Benvenuti nella settimana delle ammucchiate. Incontri al buio, collaborazioni, scambi di opinioni. Per lo più inevitabili, come quello tra un producer raffinatissimo come Christopher Stephen Clark e l’anima solista, dichiaratamente elettronica di Thomas Edward Yorke. O quello tra l’estetica sopra le righe di Deb Demure e l’ugola delicata, presa in prestito per un attimo dagli Slowdive, di Rachel Goswell. Che dire poi degli intrecci tra il magma oscuro del duo belga Le Motel e il vociare salmodico dell’MC Flowdan? Hanno sopra il timbro del Fabric di Londra, quindi una sicurezza. Last (but not least) — udite, udite! —, tornano a urlare duro anche i Bring Me the Horizon, con quello che più che un feat pare un’orgia vera e propria, visto che ci tirano dentro nientepopodimeno che Lil Uzi Vert, Daryl Palumbo e Glassjaw: tante grazie e… AmEN!

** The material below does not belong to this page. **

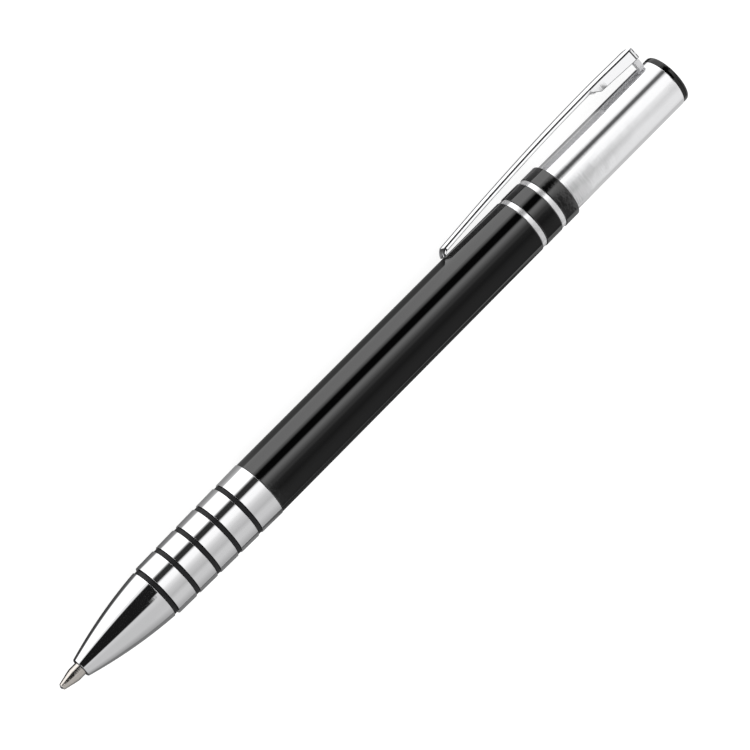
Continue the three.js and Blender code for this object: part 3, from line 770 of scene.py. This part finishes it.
def return_spring():
    """Steel wire, closer turns at both ends."""
    low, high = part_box("return_spring")
    radius = WIRE_RADIUS * MM
    steps = 24
    coil = (high.z - low.z) / 2 - radius
    start, end = low.x + radius, high.x - radius
    points = []
    for k in range(SPRING_TURNS * steps + 1):
        t = k / (SPRING_TURNS * steps)
        angle = t * SPRING_TURNS * 2 * math.pi
        eased = t - SPRING_EASE * math.sin(2 * math.pi * t) / (2 * math.pi)
        out = CLIP_DIR * math.cos(angle) + ACROSS * math.sin(angle)
        points.append(AXIS + Vector((start + (end - start) * eased, 0, 0)) + out * coil)
    piece = wire("spring", points, radius, STEEL)
    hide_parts("return_spring")
    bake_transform(piece)
    return piece


sleeve()
end_cap()
clip()
return_spring()

for node, obj in frame["nodes"].items():
    if obj.hide_render:
        continue
    slot = next(s["material_slot"] for s in frame["record"]["subparts"] if s["node"] == node)
    obj.data.materials.clear()
    obj.data.materials.append(SLOT_MATERIALS[slot])
    for polygon in obj.data.polygons:
        polygon.use_smooth = True
    obj.data.set_sharp_from_angle(angle=math.radians(30))


# Camera, placed where the curves of the rings and the taper of the barrel put it

LENS_PIXELS = 3600
FRAME_PIXELS = 750
SENSOR = 36
CAMERA_DISTANCE = 0.554
AIM_STATION = 68.16
AIM_BELOW_AXIS = 0.28
AXIS_ANGLE = math.radians(45.15)
TO_CAMERA = Vector((-0.229, 0.540, 0.810)).normalized()

along = (Vector((1, 0, 0)) - TO_CAMERA * TO_CAMERA.x).normalized()
aside = TO_CAMERA.cross(along)
right = along * math.cos(AXIS_ANGLE) - aside * math.sin(AXIS_ANGLE)
upward = along * math.sin(AXIS_ANGLE) + aside * math.cos(AXIS_ANGLE)
aim = axis_point(AIM_STATION) - aside * (AIM_BELOW_AXIS * MM)

camera = bpy.data.objects.new("camera", bpy.data.cameras.new("camera"))
camera.data.sensor_width = SENSOR
camera.data.lens = LENS_PIXELS / FRAME_PIXELS * SENSOR
camera.data.clip_start = 0.01
camera.matrix_world = Matrix.Translation(aim + TO_CAMERA * CAMERA_DISTANCE) @ Matrix(
    (right, upward, TO_CAMERA)
).transposed().to_4x4()
bpy.context.scene.collection.objects.link(camera)
bpy.context.scene.camera = camera


# Floor and light. The pen lies on a pale table. Matt surfaces get a plain, even light. What shines
# sees the studio: the table with a painted shade close to the pen, where its shadow falls, and a painted
# glow beyond it on the clip's side, brighter than white, grey sheets behind, a white sheet past the camera, and a
# dark gap between that and the table's far edge.

WHITE = 1.0
EVEN_LIGHT = 0.95
STUDIO_PEAK = 1.8
FLOOR_SIZE = 6.0
FLOOR_MATT = 0.3
FLOOR_GLOW = 0.87

# The table as what shines sees it, by the reach on the clip's side in millimetres: the painted shade
# close to the pen, and the painted glow beyond it
TABLE_SPAN = (-4, 46)
TABLE_NEAR_SHADE = [(-4, 0.08), (-1, 0.3), (4.3, 0.3), (7, 0.5), (8, 0)]
TABLE_FAR_GLOW = [(-4, 0), (7, 0), (8.2, 1.4), (11, 1.4), (15, 1.48), (23, 1.57), (42, 1.64)]
NEAR_EDGE = (7, 8, 1, 0)

# How that changes along the pen, each as (from x, to x, first, last): shifts of the reach, which narrow
# the painted shade at the nose and below the clip; deepening of the painted shade along the pen, into a
# painted shadow of the clip below it; the paler painted shade below the clip's head; and the table on the pen's
# other side
REACH_SHIFTS = [(21.4, 21.9, 0, 4.8), (22, 46, 0, -1.7), (-62, -20, 3.4, 0)]
NEAR_SHADE_DEEPENING = [(-56, -24, 0.15, 1), (-26, -18, 1, 0.65), (20.5, 21.9, 1, 0.12)]
HEAD_PALE = [(36, 40, 0, 0.36), (55, 58, 1, 0.25)]
OTHER_SIDE = [(46, 50, 0.1, 0.6), (-26, -20, 0.1, 0)]
OTHER_SIDE_EDGE = (-5, -2, 1, 0)


class Nodes:
    """Short helpers for the node tree of the floor or the world."""

    def __init__(self, tree):
        self.tree = tree
        tree.nodes.clear()

    def make(self, kind, inputs=None, **settings):
        return add_node(self.tree, kind, inputs, settings)

    def math(self, operation, first, second=0.0):
        return self.make("ShaderNodeMath", {0: first, 1: second}, operation=operation).outputs[0]

    def dot(self, vector, direction):
        inputs = {0: vector, 1: direction}
        return self.make("ShaderNodeVectorMath", inputs, operation="DOT_PRODUCT").outputs["Value"]

    def between(self, value, low, high, first=0.0, last=1.0):
        """Eases from first to last as the value goes from low to high."""
        inputs = {"Value": value, "From Min": low, "From Max": high, "To Min": first, "To Max": last}
        node = self.make("ShaderNodeMapRange", inputs, interpolation_type="SMOOTHSTEP")
        return node.outputs["Result"]

    def brightness(self, value, low, high, stops):
        """Brightness by value, from (value, brightness) stops between low and high."""
        share = self.math("DIVIDE", self.math("SUBTRACT", value, low), high - low)
        node = self.make("ShaderNodeValToRGB", {"Fac": share})
        elements = node.color_ramp.elements
        elements.remove(elements[-1])
        for k, (at, level) in enumerate(stops):
            place_at = (at - low) / (high - low)
            element = elements[0] if k == 0 else elements.new(place_at)
            element.position = place_at
            element.color = (level / STUDIO_PEAK,) * 3 + (1,)
        return node.outputs["Color"]

    def blend(self, factor, first, second):
        inputs = {"Factor": factor}
        node = self.make("ShaderNodeMix", inputs, data_type="RGBA")
        self.tree.links.new(first, node.inputs["A"])
        self.tree.links.new(second, node.inputs["B"])
        return node.outputs["Result"]

    def choose(self, factor, first, second):
        return self.make("ShaderNodeMixShader", {0: factor, 1: first, 2: second}).outputs[0]


def floor():
    """Pale table, white to the camera, that shows what shines a painted shade close to the pen and a painted glow
    beyond it.
    """
    bm = bmesh.new()
    signs = ((-1, -1), (1, -1), (1, 1), (-1, 1))
    bm.faces.new([bm.verts.new((x * FLOOR_SIZE, y * FLOOR_SIZE, 0)) for x, y in signs])
    material = bpy.data.materials.new("floor")
    material.use_nodes = True
    nodes = Nodes(material.node_tree)
    matt = nodes.make("ShaderNodeBsdfDiffuse", {"Color": (FLOOR_MATT,) * 3 + (1,)}).outputs[0]
    lit = nodes.make("ShaderNodeEmission", {"Strength": FLOOR_GLOW}).outputs[0]
    seen = nodes.make("ShaderNodeAddShader", {0: matt, 1: lit}).outputs[0]

    coords = nodes.make("ShaderNodeTexCoord").outputs["Object"]
    x_mm = nodes.math("MULTIPLY", nodes.dot(coords, (1, 0, 0)), 1 / MM)
    y_mm = nodes.math("MULTIPLY", nodes.dot(coords, (0, 1, 0)), 1 / MM)
    reach = y_mm
    # What shines sees painted shade close to the pen, deepened below the clip into a painted shadow of it, and a
    # painted glow beyond, brighter than white
    for shift in REACH_SHIFTS:
        reach = nodes.math("ADD", reach, nodes.between(x_mm, *shift))
    near = nodes.brightness(reach, *TABLE_SPAN, TABLE_NEAR_SHADE)
    for dimming in NEAR_SHADE_DEEPENING:
        near = nodes.math("MULTIPLY", near, nodes.between(x_mm, *dimming))
    pale = nodes.between(reach, *NEAR_EDGE)
    for change in HEAD_PALE:
        pale = nodes.math("MULTIPLY", pale, nodes.between(x_mm, *change))
    near = nodes.math("MAXIMUM", nodes.math("MULTIPLY", near, STUDIO_PEAK), pale)
    far = nodes.math("MULTIPLY", nodes.brightness(reach, *TABLE_SPAN, TABLE_FAR_GLOW), STUDIO_PEAK)
    first, second = (nodes.between(x_mm, *change) for change in OTHER_SIDE)
    other = nodes.math(
        "MULTIPLY", nodes.between(y_mm, *OTHER_SIDE_EDGE), nodes.math("ADD", first, second))
    shown = nodes.math("MAXIMUM", nodes.math("ADD", near, far), other)
    mirrored = nodes.make("ShaderNodeEmission", {"Strength": shown}).outputs[0]

    paths = nodes.make("ShaderNodeLightPath")
    surface = nodes.choose(paths.outputs["Is Glossy Ray"], seen, mirrored)
    nodes.make("ShaderNodeOutputMaterial", {"Surface": surface})
    make_object("table", bm, material)


# What shines sees, by the turn round the pen from the camera's side in degrees: the clip's side is
# positive. Each row holds for reflections that lean along the pen by the amount where it starts.
FRONT_SIDE = [(-180, 0.05), (180, 0.05)]
NOSE_SIDE = [
    (-180, 0.2), (-131, 0.25), (-105, 0.45), (-84, 0.6), (-43, 0.6), (-20, 0.7), (-15, 0.01),
    (43, 0.01), (47, 0.95), (180, 0.95),
]
CONE_SIDE = [
    (-180, 0.3), (-116, 0.4), (-84, 0.62), (-43, 0.6), (-14, 0.75), (-6, 0.8), (-3, 0.01), (43, 0.01),
    (47, 0.95), (180, 1.0),
]
GRIP_SIDE = [
    (-180, 0.4), (-116, 0.45), (-84, 0.65), (-66, 0.66), (-50, 0.53), (-28, 0.66), (-14, 0.85),
    (-4, 1.1), (14, 1.15), (18, 0.9), (23, 0.03), (40, 0.03), (43, 0.2), (50, 1.3), (180, 1.3),
]
BARREL_SIDE = [
    (-180, 0.08), (-124, 0.08), (-104, 0.16), (-84, 0.185), (-66, 0.17), (-48, 0.105), (-28, 0.17),
    (-21, 0.36), (-14, 0.4), (-5, 0.85), (0, 1.12), (7, 1.5), (12.8, 1.4), (15.8, 0.85), (18.8, 0.14),
    (21.3, 0.01), (41, 0.01), (44, 0.16), (47, 0.6), (52, 1.08), (60, 1.52), (180, 1.68),
]
TAIL_SIDE = [
    (-180, 0.72), (-124, 0.75), (-105, 0.89), (-75, 0.9), (-57, 0.8), (-48, 0.77), (-31, 0.9),
    (-23, 0.97), (-15, 1.15), (15, 1.15), (22, 0.7), (27, 0.13), (37, 0.13), (45, 1.0), (50, 1.15),
    (180, 1.15),
]
GAP_SIDE = [
    (-180, 0.6), (-124, 0.65), (-75, 0.85), (-36, 0.9), (-31, 0.08), (-7, 0.08), (-2, 1.0), (14, 1.15),
    (20, 0.5), (24, 0.06), (36, 0.06), (44, 1.0), (180, 1.1),
]
FAR_SIDE = [(-180, 1.0), (180, 1.0)]
SIDES = [
    (-0.88, -0.8, GRIP_SIDE), (-0.52, -0.44, NOSE_SIDE), (-0.06, -0.01, CONE_SIDE),
    (0.0, 0.08, GRIP_SIDE), (0.1835, 0.1865, BARREL_SIDE), (0.2968, 0.3008, TAIL_SIDE),
    (0.40, 0.46, GAP_SIDE), (0.78, 0.85, FAR_SIDE),
]


def studio():
    world = bpy.data.worlds.new("studio")
    world.use_nodes = True
    bpy.context.scene.world = world
    nodes = Nodes(world.node_tree)
    facing = Vector((0, TO_CAMERA.y, TO_CAMERA.z)).normalized()
    sideways = facing.cross(Vector((1, 0, 0)))
    direction = nodes.make("ShaderNodeTexCoord").outputs["Generated"]
    turn = nodes.math("ARCTAN2", nodes.dot(direction, sideways), nodes.dot(direction, facing))
    degrees = nodes.math("DEGREES", turn)
    lean = nodes.dot(direction, (1, 0, 0))
    light = nodes.brightness(degrees, -180, 180, FRONT_SIDE)
    for low, high, stops in SIDES:
        side = nodes.brightness(degrees, -180, 180, stops)
        light = nodes.blend(nodes.between(lean, low, high), light, side)

    def background(color, strength):
        inputs = {"Color": color, "Strength": strength}
        return nodes.make("ShaderNodeBackground", inputs).outputs[0]

    mirrored = background(light, STUDIO_PEAK)
    even = background((WHITE,) * 4, EVEN_LIGHT)
    white = background((WHITE,) * 4, WHITE)
    paths = nodes.make("ShaderNodeLightPath")
    surface = nodes.choose(paths.outputs["Is Glossy Ray"], even, mirrored)
    surface = nodes.choose(paths.outputs["Is Camera Ray"], surface, white)
    nodes.make("ShaderNodeOutputWorld", {"Surface": surface})


floor()
studio()
bpy.context.scene.view_settings.view_transform = "Standard"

Rimanendo in ambito metal, massimo rispetto per i due estremi: dalla gioiosa cazzoneria (mai stati più seri, loro, in realtà) dei Gloryhammer, alla dignitosa vecchia scuola dei Jag Panzer. Senza dimenticare Ray Alder, da sempre maestro di tecnica vocale e coerenza stilistica.
Per il resto, un bentrovati agli Spoon, che recuperano dal cassetto uno scarto (mai definizione fu più fuorviante) del loro ultimo album, all’electro post-punk dei Semiotics Department of Heteronyms e al folk spettrale di Will Westerman, che conferma il suo talento alla luce del suo secondo full-length.